Give the number of lines holding the string "behaviour", and nothing else.

## Start Data

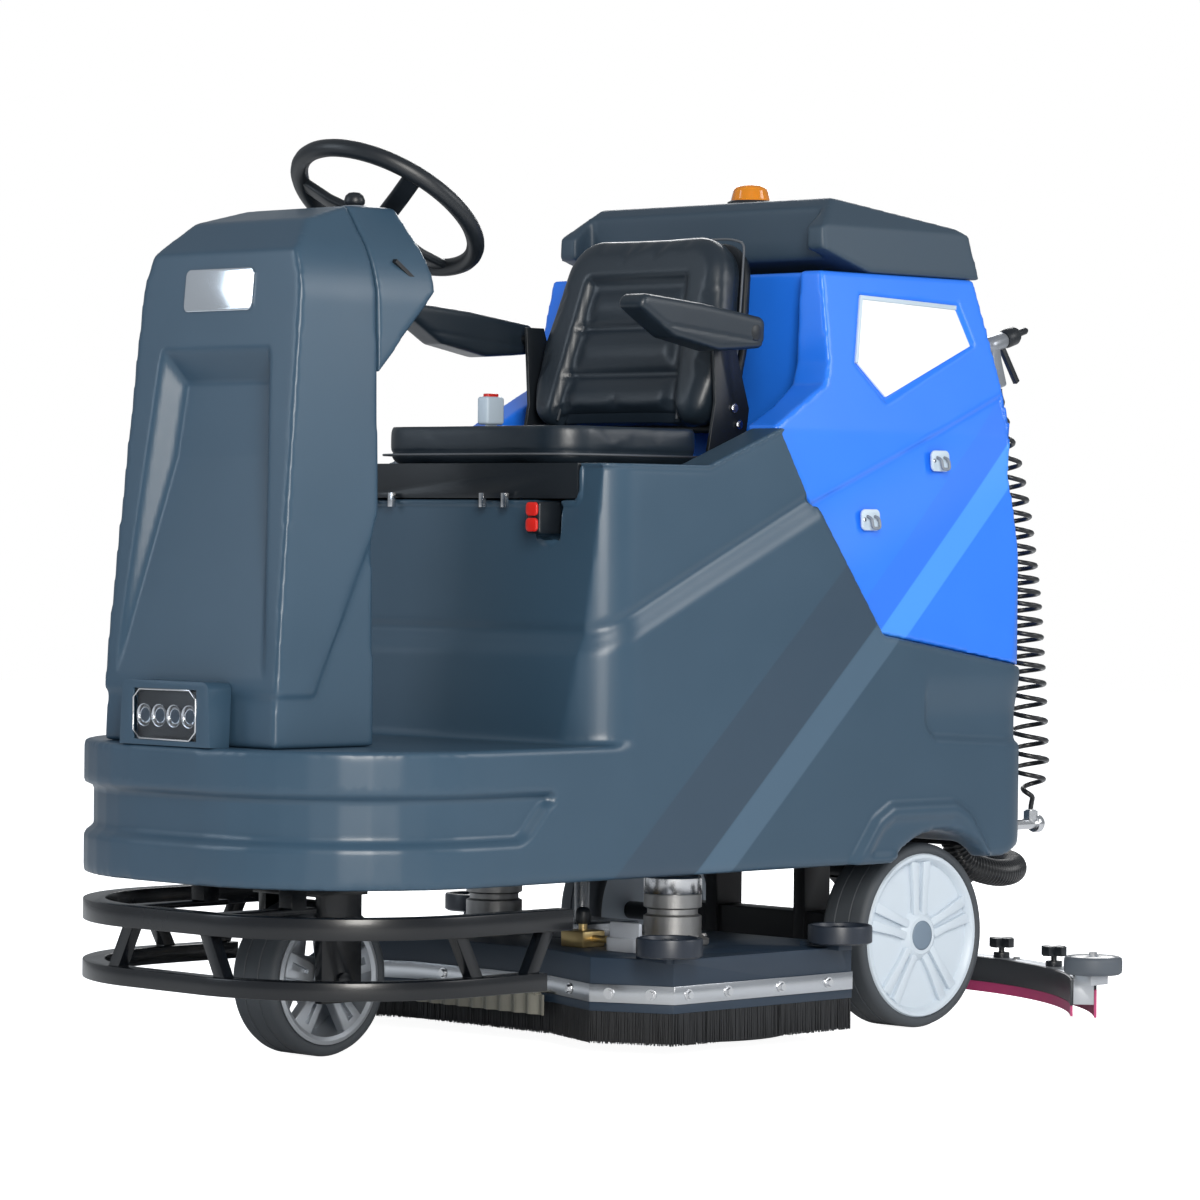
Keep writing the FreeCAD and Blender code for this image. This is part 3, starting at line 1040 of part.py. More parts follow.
# ---------------------------------------------------------------- hoses
def bent_tube(name, points, radius):
    """A tube along straight runs joined by tangent arcs. Prints each arc's radius."""
    spots = [FreeCAD.Vector(*point) for point in points]
    edges = []
    start = spots[0]
    for before, corner, after in zip(spots, spots[1:], spots[2:]):
        come = corner - before
        leave = after - corner
        half_turn = come.getAngle(leave) / 2
        reach = 0.45 * min(come.Length, leave.Length)
        first = corner - come.normalize() * reach
        last = corner + leave.normalize() * reach
        bend = reach / math.tan(half_turn)
        middle = corner + ((first + last) * 0.5 - corner).normalize() * (bend / math.cos(half_turn) - bend)
        edges.append(Part.LineSegment(start, first).toShape())
        edges.append(Part.Arc(first, middle, last).toShape())
        print(name, "arc radius", round(bend))
        start = last
    edges.append(Part.LineSegment(start, spots[-1]).toShape())
    path = Part.Wire(edges)
    circle = Part.Circle(spots[0], spots[1] - spots[0], radius).toShape()
    tube = path.makePipeShell([Part.Wire([circle])], True, False)
    feature = doc.addObject("Part::Feature", name)
    feature.Shape = tube
    print(name, "length", round(path.Length), "volume by section",
          round(path.Length * math.pi * radius ** 2 / 1000),
          "volume", round(tube.Volume / 1000), "cm3")
    return feature


SPRAY_HOSE = [(285, 664, 1040), (288, 668, 980), (300, 692, 850), (302, 715, 640), (302, 733, 450),
              (302, 737, 342.4)]
VACUUM_HOSE = [(0, 883, 132), (0, 884, 200), (80, 884, 240), (170, 850, 240), (232, 780, 232),
               (250, 700, 232),
               (240, 606, 262), (240, 600, 360)]


def hoses():
    part("spray_hose", bent_tube("SprayHose", SPRAY_HOSE, SIZES["coil_r"]))
    part("vacuum_hose", bent_tube("VacuumHose", VACUUM_HOSE, SIZES["vac_hose_r"]))


# ---------------------------------------------------------------- build
def build_all():
    chassis_frame()
    rear_axle()
    lift_actuator()
    main_body()
    battery_pack()
    front_guard()
    column_cowl()
    dash_pod()
    steering_column()
    headlight()
    pedal_bracket = accelerator_pedal()
    steering_wheel()
    speed_knob()
    front_fork()
    front_wheel()
    rear_wheels()
    recovery_tank()
    tank_lid()
    seat()
    hinge_brackets(pedal_bracket)
    belt_buckle()
    brush_deck()
    brushes()
    deck_rollers()
    squeegee()
    squeegee_arm()
    name_plates()
    tank_fittings()
    spray_gun()
    hoses()


build_all()
doc.recompute()
for piece in doc.Objects:
    if "Invalid" in piece.State or "Error" in piece.State:
        raise RuntimeError("%s did not build: %s" % (piece.Name, piece.State))
for piece in PARTS:
    if piece.Shape.isNull() or not piece.Shape.isValid():
        raise RuntimeError("%s has no valid shape" % piece.Label)
os.makedirs("parts", exist_ok=True)
for piece in PARTS:
    piece.Shape.exportStep("parts/%s.step" % piece.Label)
    print(piece.Label, len(piece.Shape.Solids), "solids", round(piece.Shape.Volume / 1000), "cm3")
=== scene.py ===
import bpy
import bmesh
import json
import math
import random
from mathutils import Matrix, Vector
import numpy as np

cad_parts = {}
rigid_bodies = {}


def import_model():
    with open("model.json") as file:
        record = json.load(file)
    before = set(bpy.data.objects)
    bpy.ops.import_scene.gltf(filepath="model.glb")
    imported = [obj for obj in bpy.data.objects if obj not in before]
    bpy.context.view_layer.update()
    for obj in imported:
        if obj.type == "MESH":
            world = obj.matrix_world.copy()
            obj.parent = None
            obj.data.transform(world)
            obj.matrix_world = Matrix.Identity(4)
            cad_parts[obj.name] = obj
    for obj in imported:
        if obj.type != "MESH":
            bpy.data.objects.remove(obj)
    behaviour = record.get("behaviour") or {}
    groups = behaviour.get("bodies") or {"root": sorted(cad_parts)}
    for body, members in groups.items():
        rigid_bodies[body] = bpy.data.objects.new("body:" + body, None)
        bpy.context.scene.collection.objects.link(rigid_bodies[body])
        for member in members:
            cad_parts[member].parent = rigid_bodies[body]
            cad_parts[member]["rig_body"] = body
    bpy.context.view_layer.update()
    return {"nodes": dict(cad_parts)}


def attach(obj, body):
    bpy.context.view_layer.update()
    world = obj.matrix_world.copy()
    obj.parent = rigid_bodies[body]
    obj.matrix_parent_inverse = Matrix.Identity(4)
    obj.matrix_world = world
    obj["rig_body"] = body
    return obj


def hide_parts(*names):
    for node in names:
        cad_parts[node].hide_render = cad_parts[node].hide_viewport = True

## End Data

* **Task solution**: 2